## Objective
Retype everything from the line that contains "const serving = new THREE.Group();" down to the line that contains "for node in", inclusive, without altering or adding anything.

[BEGIN]

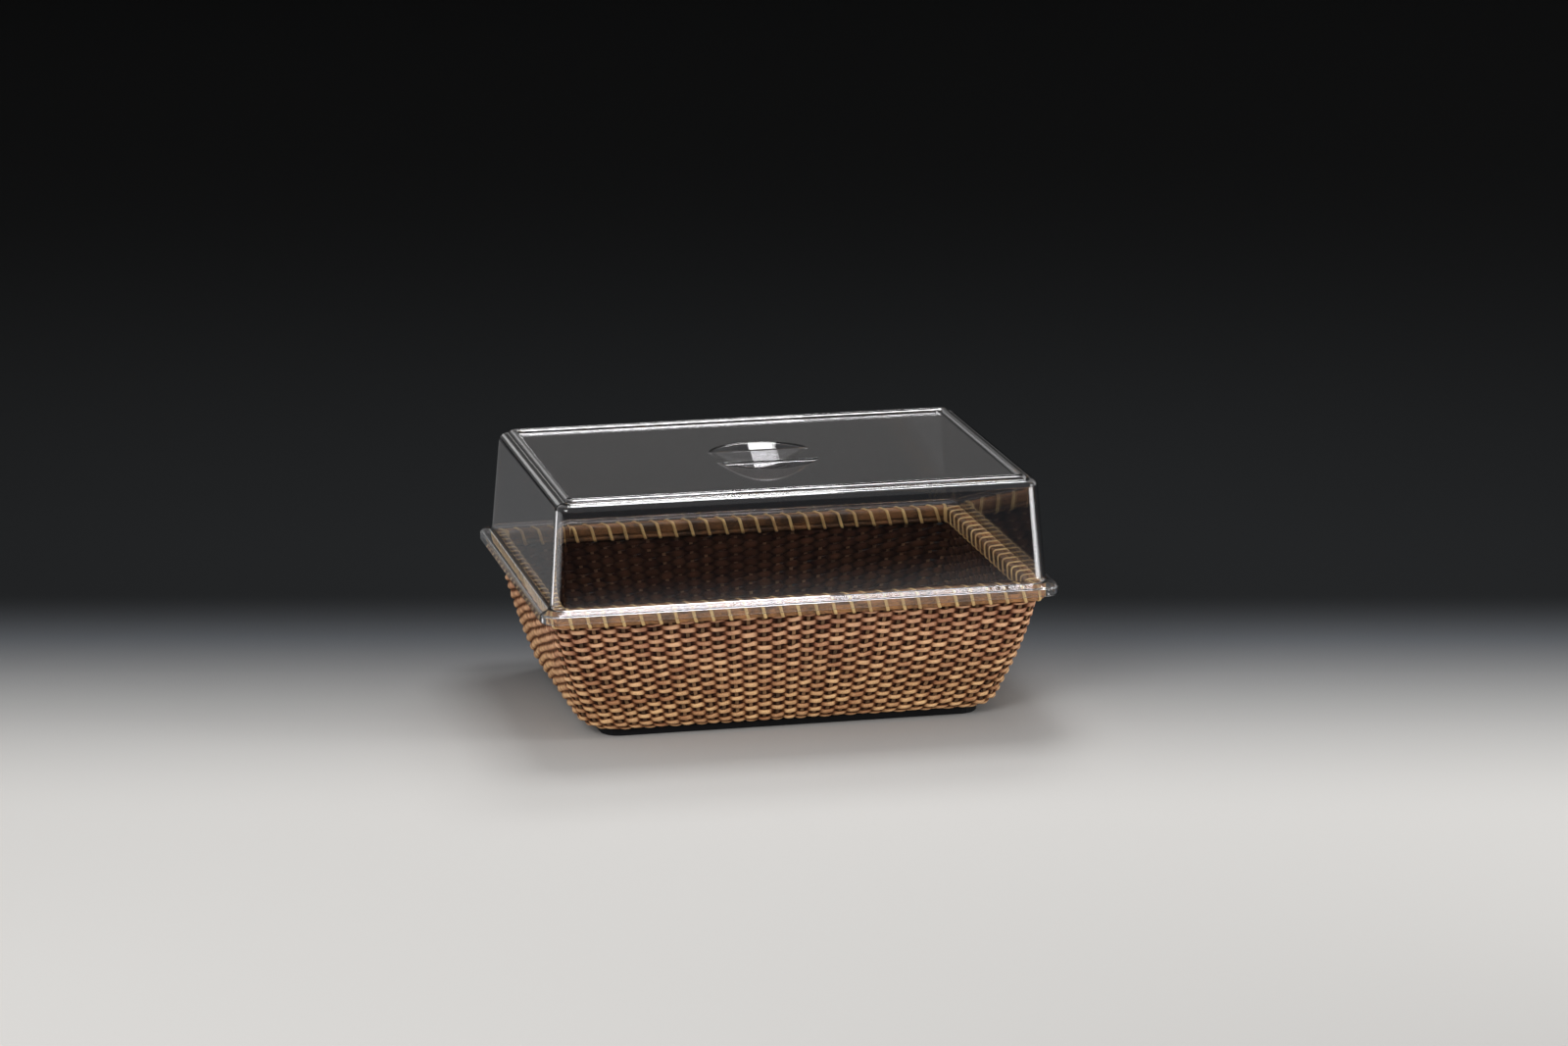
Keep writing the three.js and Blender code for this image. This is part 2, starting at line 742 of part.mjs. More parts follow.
function piece(name, geometry, finish, turn = 0) {
  const mesh = new THREE.Mesh(geometry, new THREE.MeshStandardMaterial(FINISH[finish]));
  mesh.name = name;
  mesh.rotation.z = THREE.MathUtils.degToRad(turn);
  return mesh;
}

// The basket: base board, tacks, floor, wall and bound rim
function basketPieces() {
  const pieces = [
    piece('base_board', toGeometry(withTackHoles(stackedSolid(boardLevels()))), 'board'),
    piece('woven_floor', toGeometry(wovenFloor()), 'floor'),
    piece('woven_wall', toGeometry(wovenWall()), 'weave'),
  ];
  tackPlaces().forEach((place, i) => {
    pieces.push(piece(`base_tack_${i + 1}`, toGeometry(tack(place)), 'steel'));
  });
  for (const side of SIDES) {
    const { name, turn } = side;
    const rings = lashingRings(side);
    console.log(`rim_lashing_${name}: least gap to itself ${leastSelfGap(rings).toFixed(2)} mm`);
    pieces.push(piece(`rim_outer_${name}`, rimLength(side, outerStripSection()), 'strip', turn));
    pieces.push(piece(`rim_inner_${name}`, rimLength(side, innerStripSection()), 'strip', turn));
    pieces.push(piece(`rim_filler_${name}`, rimLength(side, fillerSection()), 'filler', turn));
    pieces.push(piece(`rim_lashing_${name}`, loft(rings), 'cane', turn));
  }
  return pieces;
}

const basket = new THREE.Group();
basket.add(...basketPieces());

const serving = new THREE.Group();
serving.add(basket, piece('cover_shell', toGeometry(cover()), 'clear'));

export default serving;
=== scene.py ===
import math

import bmesh
import bpy
import numpy as np
from bpy.props import FloatProperty, FloatVectorProperty, IntProperty, PointerProperty
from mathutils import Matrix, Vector


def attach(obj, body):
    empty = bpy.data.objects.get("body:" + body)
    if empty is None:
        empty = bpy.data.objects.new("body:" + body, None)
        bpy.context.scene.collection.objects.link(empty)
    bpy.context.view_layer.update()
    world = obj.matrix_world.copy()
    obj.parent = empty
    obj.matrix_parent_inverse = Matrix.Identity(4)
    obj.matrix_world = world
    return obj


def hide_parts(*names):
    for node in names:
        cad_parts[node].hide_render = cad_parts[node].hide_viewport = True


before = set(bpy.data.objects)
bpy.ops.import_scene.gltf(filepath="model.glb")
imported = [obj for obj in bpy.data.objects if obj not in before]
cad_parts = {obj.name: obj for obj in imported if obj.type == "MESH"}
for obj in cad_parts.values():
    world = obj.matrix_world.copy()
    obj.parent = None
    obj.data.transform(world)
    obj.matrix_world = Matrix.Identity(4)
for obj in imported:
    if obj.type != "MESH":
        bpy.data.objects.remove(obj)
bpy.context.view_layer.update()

bl_info = {
    "name": "Domed serving basket",
    "version": (1, 0, 0),
    "blender": (4, 5, 0),
    "location": "View3D > Sidebar > Basket",
    "description": "Rattan serving basket with a clear lift-off cover",
    "category": "Object",
}

SIDES = ("front", "right", "back", "left")

# Rim, in metres, as the frame has it. Insets run inwards from the rim's outer face.
RIM_LENGTH = 0.444
RIM_WIDTH = 0.314
RIM_CORNER = 0.018
RIM_BUILD = 0.017
STRIP_BOTTOM = 0.1093
STRIP_TOP = 0.1225
STRIP_SPLIT = STRIP_BOTTOM + 0.0042
LOW_STRIP_TOP = STRIP_SPLIT - 0.0001
MITRE_GAP = 0.00015
STAKE_LINE = 0.0085
STAKE_TOP = 0.1187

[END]

## Written answer
const serving = new THREE.Group();
serving.add(basket, piece('cover_shell', toGeometry(cover()), 'clear'));

export default serving;
=== scene.py ===
import math

import bmesh
import bpy
import numpy as np
from bpy.props import FloatProperty, FloatVectorProperty, IntProperty, PointerProperty
from mathutils import Matrix, Vector


def attach(obj, body):
    empty = bpy.data.objects.get("body:" + body)
    if empty is None:
        empty = bpy.data.objects.new("body:" + body, None)
        bpy.context.scene.collection.objects.link(empty)
    bpy.context.view_layer.update()
    world = obj.matrix_world.copy()
    obj.parent = empty
    obj.matrix_parent_inverse = Matrix.Identity(4)
    obj.matrix_world = world
    return obj


def hide_parts(*names):
    for node in names:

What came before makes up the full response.